== AVAILABLE DATA
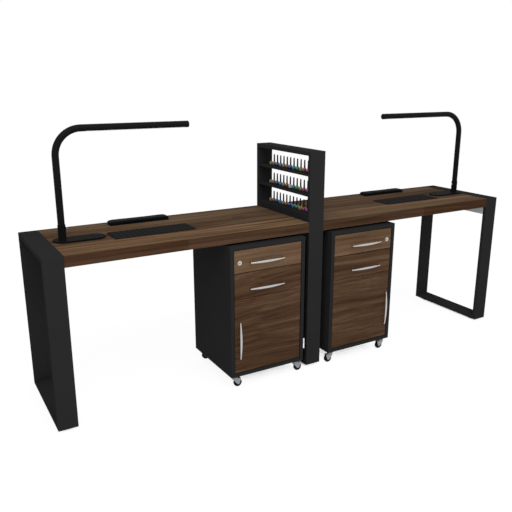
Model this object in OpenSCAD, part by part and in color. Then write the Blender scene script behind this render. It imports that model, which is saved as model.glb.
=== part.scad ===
// Double nail table: two walnut desktops on three flat-tube frames, a bottle display on the
// middle frame, two arched lamps, two padded hand rests and two rolling drawer pedestals.
// Millimetres, +Z up, +Y to the back. The origin is on the floor, in the middle of the
// whole table's box.

/* [Table] */
// Height of the desktops' top faces above the floor
desk_height = 750; // [700:1:800]
// Length of each desktop, from frame to frame
desk_length = 1145; // [1100:1:1300]
// Depth of the desktops and the frames, front to back
desk_depth = 494; // [470:1:560]
// Thickness of each desktop
desk_thick = 48; // [36:1:60]

/* [Frames] */
// Width of the flat frame tube, seen from the front
tube_w = 83; // [70:1:100]
// Thickness of the flat frame tube
tube_t = 20; // [18:1:26]
// Wall of the frame tube
tube_wall = 2; // [1.5:0.1:2.5]

/* [Floor glides] */
// Height of each glide under its frame
glide_h = 12; // [8:1:16]
// Diameter of each glide
glide_d = 42; // [28:1:46]
// Diameter of the glide's stem, inside the tube
glide_stem_d = 10; // [8:1:12]
// Length of the glide's stem, inside the tube
glide_stem_l = 10; // [8:1:12]
// Distance from a glide's middle to the frame's front or back face
glide_inset = 57; // [40:1:90]

/* [Support rails] */
// Height of each steel angle under a desktop's end
rail_h = 45; // [35:1:60]
// Width of the angle's leg under the desktop
rail_w = 30; // [24:1:34]
// Thickness of the angle's steel
rail_t = 3; // [2:0.5:4]
// Width of the plates that close an angle's ends
rail_tab = 30; // [25:1:38]

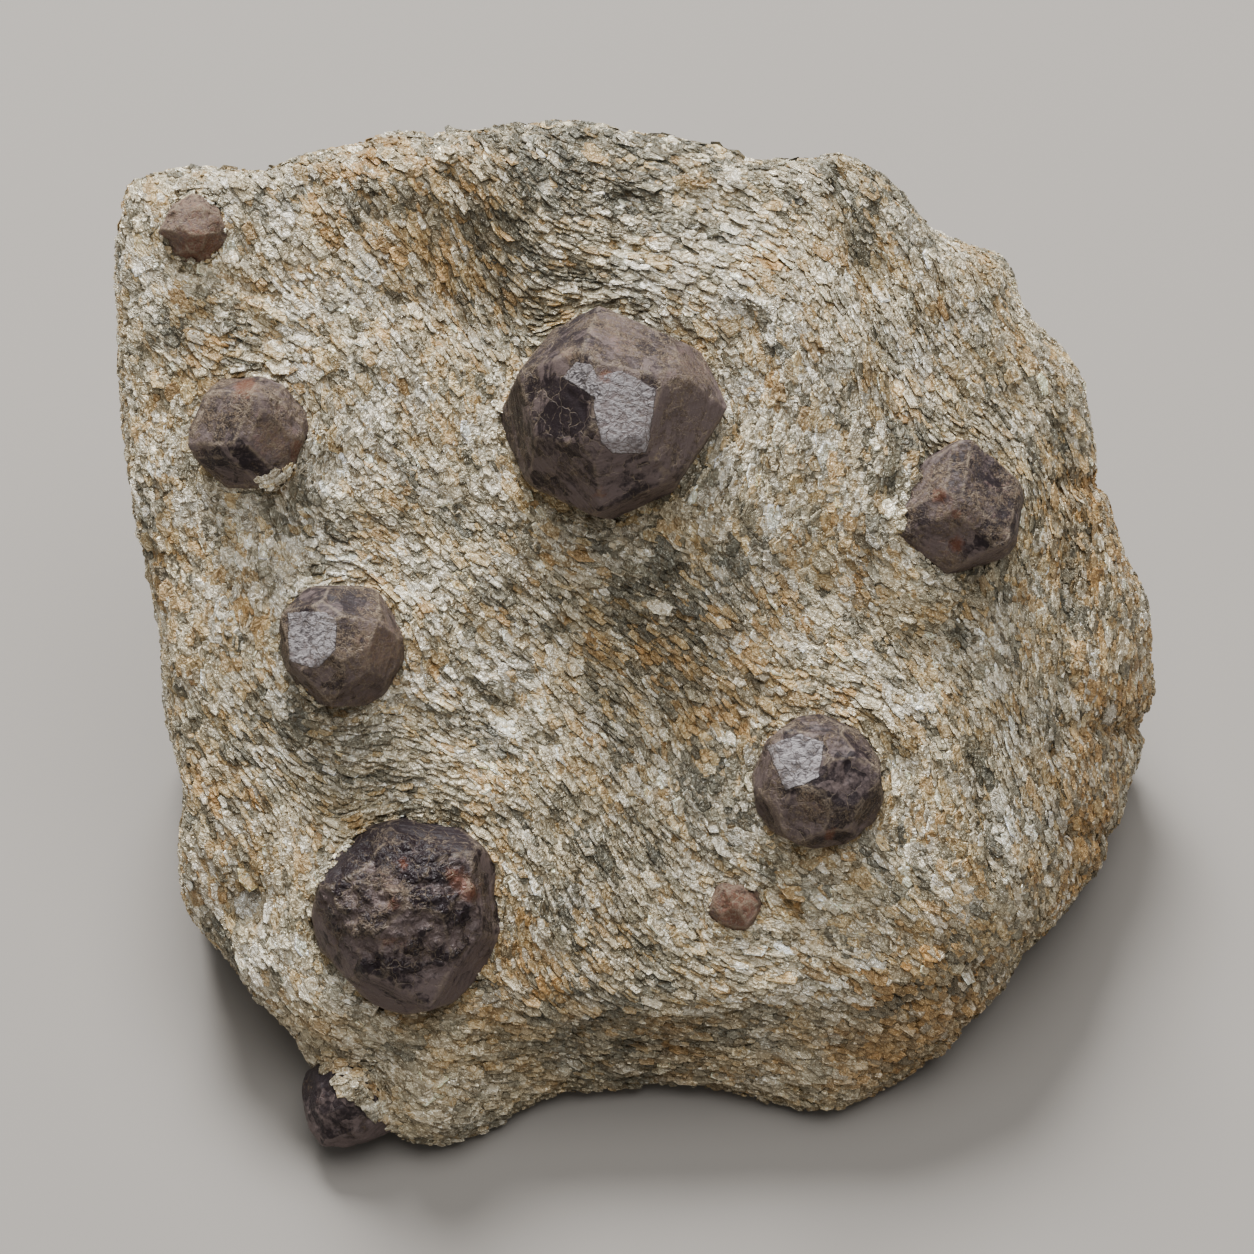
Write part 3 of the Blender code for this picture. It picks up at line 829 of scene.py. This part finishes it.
def make_book_of_mica(material):
    start = FACE_MIDDLE + LEANED @ Vector((PIT_AT[0] * MM, PIT_AT[1] * MM, 40 * MM))
    hull = merged_copy("matrix")
    surface, outward, _, _ = BVHTree.FromBMesh(hull).ray_cast(start, -Vector(OUT_OF_FACE))
    hull.free()
    book = bmesh.new()
    bmesh.ops.create_circle(book, cap_ends=True, segments=28, radius=BOOK_RADIUS)
    bmesh.ops.poke(book, faces=book.faces)
    bmesh.ops.subdivide_edges(book, edges=book.edges, cuts=3)
    for corner in book.verts:
        turn = math.atan2(corner.co.y, corner.co.x)
        far = corner.co.length / BOOK_RADIUS
        corner.co.z += LEAF_WAVE * math.sin(11.0 * turn + 3.0 * far) * far
        corner.co.xy *= 1.0 + 0.06 * math.sin(3.0 * turn + 1.0)
    bmesh.ops.solidify(book, geom=book.faces[:], thickness=BOOK_THICKNESS)
    bmesh.ops.recalc_face_normals(book, faces=book.faces)
    facing = (outward + Vector(OUT_OF_FACE)).normalized()
    bmesh.ops.transform(book, matrix=facing.to_track_quat("Z", "Y").to_matrix().to_4x4(), verts=book.verts)
    bmesh.ops.translate(book, vec=surface - facing * (BOOK_DEPTH + FLAKE_BED), verts=book.verts)
    mesh = as_mesh(book, "book_of_mica")
    paint(mesh, "tint", "FLOAT_COLOR", "FACE", np.tile(BOOK_TINT, (len(mesh.polygons), 1)))
    paint(mesh, "gloss", "FLOAT", "FACE", np.full(len(mesh.polygons), 0.3))
    paint(mesh, "grain", "FLOAT_VECTOR", "POINT", grain_places(points_of(mesh.vertices)))
    add_piece("book_of_mica", mesh, material)


make_book_of_mica(bpy.data.materials["silver_mica"])

# ------------------------------------------------------------
# The garnets. Each is a crystal of almandine in its socket, dark purple-brown, with satin faces, worn edges,
# threads and smears of pale mica across it, and rust in its cracks. Its colour also holds painted light: a
# frosted film that is a painted highlight on some front facets, pale painted highlights along its edges, and
# painted shade on the facets turned up or to its darkest side.
PLUM = (0.018, 0.012, 0.014, 1.0)
UMBER = (0.122, 0.091, 0.086, 1.0)
ROSE = (0.255, 0.156, 0.140, 1.0)
THREAD = (0.25, 0.195, 0.140, 1.0)
CRUST = (0.150, 0.105, 0.070, 1.0)
RUSTY = (0.150, 0.052, 0.026, 1.0)
# Pale grey for the frosted film, which is a painted highlight on the facets.
FROST_HIGHLIGHT = (0.31, 0.285, 0.290, 1.0)
CRYSTAL_GRID, FINEST_GRID = 38, 0.11 * MM  # faces in half a crystal's width, and the least size of one
EDGE_WEAR = 4
# The pale lines along the sharp edges are worn edges with a painted highlight.
EDGE_WIDTH, SHARP_EDGE = 0.16 * MM, math.radians(12)
KNOB, LITTLE_KNOB = 1.6 * MM, 0.75 * MM  # on a broken front
GARNET_RISE = 0.17 * MM

# Outlines on the face in mm: where a frosted film, a painted highlight, lies on a facet, and where a garnet's
# front is broken.
FROSTED_HIGHLIGHTS = [
    [(-2.7, 23.3), (-0.5, 23.9), (2.7, 22.2), (2.3, 19.2), (1.9, 16.3), (-1.4, 16.2), (-2.4, 17.2),
     (-3.1, 20.6)],
    [(-6, 23.4), (-4.7, 24.8), (-3.3, 24.4), (-2.5, 22.6), (-3.1, 21.4)],
    [(-32.4, 1.3), (-30.9, 1.5), (-28.6, 1.4), (-27.5, 0.6), (-27.6, -2.2), (-29.4, -4), (-32.2, -3.2)],
    [(13.3, -11.4), (16.4, -10.1), (18.7, -10.9), (18.3, -13.1), (18.2, -14.3), (15, -15.5), (14.4, -14.1)],
]
BROKEN = [
    [(-25, -20.2), (-21, -19.6), (-17.6, -20.4), (-14.3, -23.6), (-14, -29), (-16.7, -32.6), (-23, -33.4),
     (-27.6, -31), (-29.8, -26)],
]
# Spots on the garnets: place on the face in mm, radius in mm and strength.
RUSTY_SPOTS = [
    ((-1.9, 23.3), 0.7, 1), ((-16, -23.6), 1.7, 0.65), ((-14.6, -25.4), 1.3, 0.6), ((-22, -26), 1.3, 0.55),
    ((-21.3, -22.3), 1.4, 0.5), ((-22.8, -29.6), 1.3, 0.5),
    ((29.8, 12.6), 0.8, 0.8), ((31.6, 8), 1, 0.7), ((31.4, 10.8), 0.6, 0.8), ((19.3, -19.8), 0.9, 0.8),
    ((-36.6, 23), 1.3, 0.8), ((-31.4, 16.8), 1.2, 0.9), ((-41.5, 36.2), 1.6, 0.7), ((10.4, -27), 1.8, 0.5),
    ((-24.5, -7), 0.9, 0.4), ((-2.6, 12.6), 1.2, 0.5),
]
# Darker spots: dark patches in the crystals, and painted shade on their lower facets.
DARK_AND_SHADED_SPOTS = [
    ((-5.2, 20.6), 2.4, 0.8), ((-7.5, 17.2), 2.6, 0.25), ((-21.5, -33.8), 3.4, 0.75), ((-16, -32), 3, 0.35),
    ((-20.5, -19.2), 3, 0.45), ((-15, -20), 2.4, 0.3), ((-28.5, 3.2), 2.4, 0.45),
    ((28, 10.4), 1.9, 0.35), ((-19.2, -23.2), 1.9, 0.9), ((-19, -26.4), 2.3, 0.8),
    ((-15.2, -27), 1.5, 0.7), ((-23, -32), 1.7, 0.8), ((-27.2, -4.8), 2.2, 0.1),
    ((-37.4, 16), 2.6, 0.8), ((17.4, -19.6), 1.8, 0.1), ((34, 7.8), 1.2, 0.7),
    ((21.1, -14.5), 2.6, 0.6), ((0.5, 13.4), 3.4, 0.75), ((6, 13.6), 3, 0.6),
    ((-25.6, -20.9), 1.2, 0.9), ((-27.4, -23.6), 1.3, 0.8),
]
PALE_SPOTS = [
    ((-5.6, 25.6), 0.8, 1), ((6, 24.5), 2.2, 0.5), ((-1, 27.2), 2.4, 0.45), ((29.4, 11), 2.2, 0.3),
    ((-21.8, -24.6), 1.6, 0.7), ((-21, -30), 1.8, 0.5), ((-34, 18), 2, 0.6), ((-23.4, -2), 2.2, 0.9),
    ((-41.9, 38.5), 3, 0.7), ((10.6, -27), 2.6, 0.7), ((17.6, -17.2), 1.8, 0.4), ((5.4, 15.2), 2.6, 0.35),
]
# For each garnet: the way that its darkest facets look, where the facets turned that way get painted shade,
# then how dull, crusted, lumpy and pink it is.
GARNET_LOOKS = {
    "garnet_centre": ((-1, -0.2), -0.15, 0.40, 0.3, 0),
    "garnet_lower_left": ((-0.1, 0.1), 0.05, 0.30, 0.4, 0),
    "garnet_right": ((0.6, 0.2), 0.06, 0.35, 0.5, 0.2),
    "garnet_lower_right": ((0.8, -0.6), 0.08, 0.40, 0.4, 0),
    "garnet_left": ((-1, -0.4), -0.05, 0.50, 0.3, 0.1),
    "garnet_upper_left": ((-0.9, -0.5), 0, 0.50, 0.5, 0.25),
    "garnet_top_left": ((0, 1), -0.25, 0.60, 0.8, 1),
    "garnet_small": ((0, 1), -0.30, 0.60, 0.8, 1),
    "garnet_bottom": ((-0.3, 1), 0.15, 0, 0.5, 0),
}


def make_garnet_material():
    material, shader, place = start_material("almandine")
    marks = ("film_and_highlight", "dark", "crust", "rust", "pale", "broken", "edge")
    film_and_highlight, dark, crust, rust, pale, broken, edge = [place.stored(mark) for mark in marks]
    broad = place.noise(2.8 * MM, 4.0, 0.6)
    fine = place.noise(0.40 * MM, 5.0, 0.7)
    bent = place.bent(0.8 * MM, 0.40 * MM)
    spread = bent.stretched((1.7 * MM,) * 3)
    cracks = spread.cells("DISTANCE_TO_EDGE")
    plate = place.node("ShaderNodeSeparateColor", {}, {"Color": spread.cells()})
    hairs = bent.stretched((0.55 * MM,) * 3).cells("DISTANCE_TO_EDGE")
    patchy = place.noise(1.2 * MM, 4.0, 0.65)
    spotty = 0.5 * patchy + 0.5 * broad
    thread = 0.8 * (1.0 - cracks.between(0.0, 0.036)) * spotty.between(0.43, 0.55)
    thinly = (spotty + 0.08 * crust + 0.12 * pale).between(0.52, 0.60)
    thread = thread + 0.45 * (1.0 - hairs.between(0.0, 0.11)) * thinly
    speck = place.noise(0.17 * MM, 1.0).between(0.56, 0.70)
    speck = speck * (broad + 0.35 * pale + 0.20 * crust).between(0.42, 0.72)
    steps = place.in_face((5.0 * MM, 5.0 * MM, 0.50 * MM)).noise(1.0, 2.0, 0.6)
    film_and_highlight = (film_and_highlight + 0.30 * (fine - 0.5) + 0.45 * (patchy - 0.5)).between(0.46, 0.56)
    crusty = (broad + 0.30 * crust + 0.40 * pale + 0.9 * (fine - 0.5)).between(0.60, 0.95)
    shade = dark + 1.6 * (broad - 0.5) + 1.6 * (fine - 0.5) + 0.70 * (plate - 0.5)
    shade = shade - 0.35 * steps.between(0.44, 0.58)
    colour = shade.between(0.05, 0.85).blend(UMBER, PLUM)
    rosy = (pale + 2.2 * (patchy - 0.5)).between(0.25, 0.85) * fine.between(0.38, 0.60)
    colour = rosy.blend(colour, ROSE)
    colour = (crusty * (0.9 * fine).between(0.30, 0.60)).blend(colour, CRUST)
    rusty = (rust + 0.9 * (patchy - 0.5) + 0.5 * (fine - 0.5)).between(0.35, 0.70)
    colour = (rusty * 0.6).blend(colour, RUSTY)
    # Pale lines along the facet edges: worn edges and a painted highlight.
    lines = thread + 0.7 * speck + 0.7 * edge * patchy.between(0.40, 0.54)
    lines = lines * (0.15 + 1.5 * crust).between(0.0, 1.0)
    colour = (lines * (1.0 - 0.8 * film_and_highlight) * 0.8).blend(colour, THREAD)
    # The frosted film is a painted highlight: a pale grey, wrinkled colour laid on the front facets, with its
    # own bump and lower roughness.
    wrinkle = place.bent(0.7 * MM, 0.5 * MM).stretched((0.95 * MM, 0.42 * MM, 0.55 * MM)).noise(1.0, 2.0, 0.6)
    ridge = wrinkle.between(0.36, 0.60) * cracks.between(0.0, 0.04)
    colour = (film_and_highlight * (0.22 + 0.78 * ridge)).blend(colour, FROST_HIGHLIGHT)
    height = 0.35 * broad + fine * (0.5 + 0.55 * crusty) + 0.6 * broken * hairs.between(0.0, 0.45)
    height = height + 1.2 * steps - 0.35 * thread + film_and_highlight * wrinkle * 2.0
    connect(shader, {
        "Base Color": colour,
        "Roughness": 0.40 + 0.20 * fine + 0.20 * crusty - 0.10 * film_and_highlight - 0.14 * broken,
        "Specular IOR Level": 0.20,
        "Normal": height.bump(GARNET_RISE),
    })
    return material


def knobs_at(points, size):
    """Round knobs side by side, from 0 between them to 1 on top."""
    return np.array([1.0 - min(noise.voronoi(Vector(point))[0][0], 1.0) for point in points / size])


def edge_gap(name, points):
    """How far each point is from the crystal's nearest edge, in metres."""
    crystal, nearest = merged_copy(name), np.full(len(points), np.inf)
    for edge in crystal.edges:
        if edge.calc_face_angle(0.0) > SHARP_EDGE:
            nearest = np.minimum(nearest, from_line(points, *points_of(edge.verts)))
    crystal.free()
    return nearest


def make_garnet_piece(name, material):
    middle, radius, tree = garnets[name]
    (dark_x, dark_y), dull, crust, lumpy, pink = GARNET_LOOKS[name]
    shape = regrid(merged_copy(name), max(radius / CRYSTAL_GRID, FINEST_GRID), name)
    smooth(shape, EDGE_WEAR)
    points = points_of(shape.verts)
    normals = np.array([corner.normal for corner in shape.verts])
    places = on_face(points)
    in_front = normals @ OUT_OF_FACE > 0.1
    # The frosted film: a painted highlight on front facets inside the outlines.
    film_and_highlight = mark(places, FROSTED_HIGHLIGHTS, 1.0) * in_front
    broken = soft_step(mark(places, BROKEN, 2.0), 0.2, 0.8) * in_front
    black_and_shade, rust, pale = [patch_strength(places, spots) for spots in (DARK_AND_SHADED_SPOTS, RUSTY_SPOTS, PALE_SPOTS)]
    facet_way = np.array([tree.find_nearest(Vector(point))[1] for point in points]) @ np.array(LEANED)
    chips = np.maximum(noise_at(points, 1.4 * MM, 31) - 0.30, 0.0) * 0.5
    pits = np.maximum(noise_at(points, 0.7 * MM, 37) - 0.2, 0.0) * 0.4
    lumps = 0.30 * (0.15 - noise_at(points, 1.6 * MM, 41))
    large, little = knobs_at(points, KNOB), knobs_at(points, LITTLE_KNOB)
    knobs = 1.0 * (0.62 - large) + 0.7 * (0.5 - little)
    bare = 1.0 - soft_step(film_and_highlight, 0.2, 0.6)
    sunk = (chips + (pits + lumps) * lumpy) * bare + np.maximum(knobs, -0.1) * broken
    across, up = facet_way[:, 0], facet_way[:, 1]
    # Painted shade on the facets: darker on those turned the garnet's darkest way, and on those turned up the
    # face, against the key light that falls on them.
    tone = 0.62 + dull + 0.40 * (across * dark_x + up * dark_y) / math.hypot(dark_x, dark_y)
    tone += 0.12 * np.sin(41.0 * across + 23.0 * up) + 0.5 * black_and_shade + 0.50 * up
    tone += broken * (1.6 * (large - 0.5) + 0.8 * (little - 0.4))
    for corner, point in zip(shape.verts, points - normals * sunk[:, None] * MM):
        corner.co = point
    mesh = as_mesh(shape, name)
    mesh.shade_smooth()
    marks = {
        "film_and_highlight": film_and_highlight,
        "dark": tone,
        "crust": crust + 0.15 * broken * (1 - little),
        "rust": rust + 0.40 * pink,
        "pale": pale + pink - 0.8 * black_and_shade,
        "broken": broken,
        "edge": np.exp(-((edge_gap(name, points) / EDGE_WIDTH) ** 2)),
    }
    for field, values in marks.items():
        paint(mesh, field, "FLOAT", "POINT", values)
    piece = add_piece(f"{name}_crystal", mesh, material)
    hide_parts(name)


almandine = make_garnet_material()
for name in garnets:
    make_garnet_piece(name, almandine)

# ------------------------------------------------------------
# The studio: a plain pale floor, a broad soft light from the upper left and a weak one overhead, and the
# camera square to the face.
CAMERA_DISTANCE = 336.5 * MM
FLOOR_COLOUR, SKY_COLOUR, SKY_STRENGTH = (0.254, 0.236, 0.215, 1.0), (1.0, 0.985, 0.965, 1.0), 0.28
LIGHTS_AIM = (0.0, 0.0, 0.03)


def make_studio():
    floor_shape = bmesh.new()
    bmesh.ops.create_grid(floor_shape, x_segments=1, y_segments=1, size=3.0)
    floor = add_object("floor", as_mesh(floor_shape, "floor"))
    material, shader, _ = start_material("pale_floor")
    connect(shader, {"Base Color": FLOOR_COLOUR, "Roughness": 0.9})
    floor.data.materials.append(material)
    world = bpy.data.worlds.new("studio")
    world.use_nodes = True
    connect(world.node_tree.nodes["Background"], {"Color": SKY_COLOUR, "Strength": SKY_STRENGTH})
    bpy.context.scene.world = world


def add_light(name, place, size, power):
    light = bpy.data.lights.new(name, "AREA")
    light.shape, light.size, light.energy = "DISK", size, power
    lamp = add_object(name, light)
    lamp.location = place
    lamp.rotation_euler = (Vector(LIGHTS_AIM) - Vector(place)).to_track_quat("-Z", "Y").to_euler()


def add_camera():
    lens = bpy.data.cameras.new("camera")
    lens.lens, lens.sensor_width, lens.clip_start = 100.0, 36.0, 0.01
    camera = add_object("camera", lens)
    camera.location = FACE_MIDDLE + LEANED @ Vector((0.0, 0.0, CAMERA_DISTANCE))
    camera.rotation_euler = LEANED.to_euler()
    bpy.context.scene.camera = camera


make_studio()
add_light("key", (-0.22, 0.86, 1.15), size=0.60, power=47.0)
add_light("overhead", (0.12, -0.05, 1.45), size=1.30, power=17.0)
add_camera()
====
WHAT THE TASK ASKS — Exactly as they appear, please write out the lines from the opening of the listing above down to the line containing "whole table's box.", with both end lines included.

SOLUTION TO THE PROBLEM —
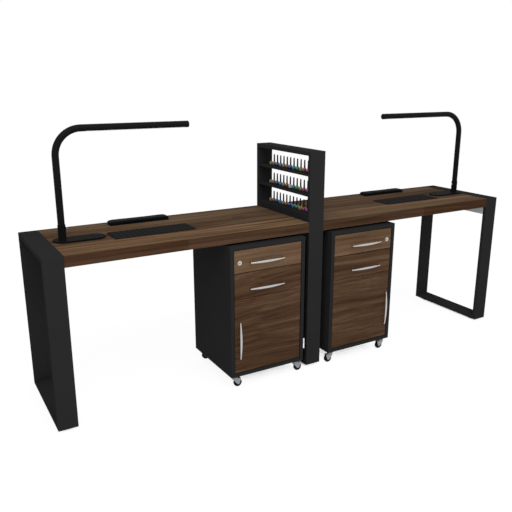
Model this object in OpenSCAD, part by part and in color. Then write the Blender scene script behind this render. It imports that model, which is saved as model.glb.
=== part.scad ===
// Double nail table: two walnut desktops on three flat-tube frames, a bottle display on the
// middle frame, two arched lamps, two padded hand rests and two rolling drawer pedestals.
// Millimetres, +Z up, +Y to the back. The origin is on the floor, in the middle of the
// whole table's box.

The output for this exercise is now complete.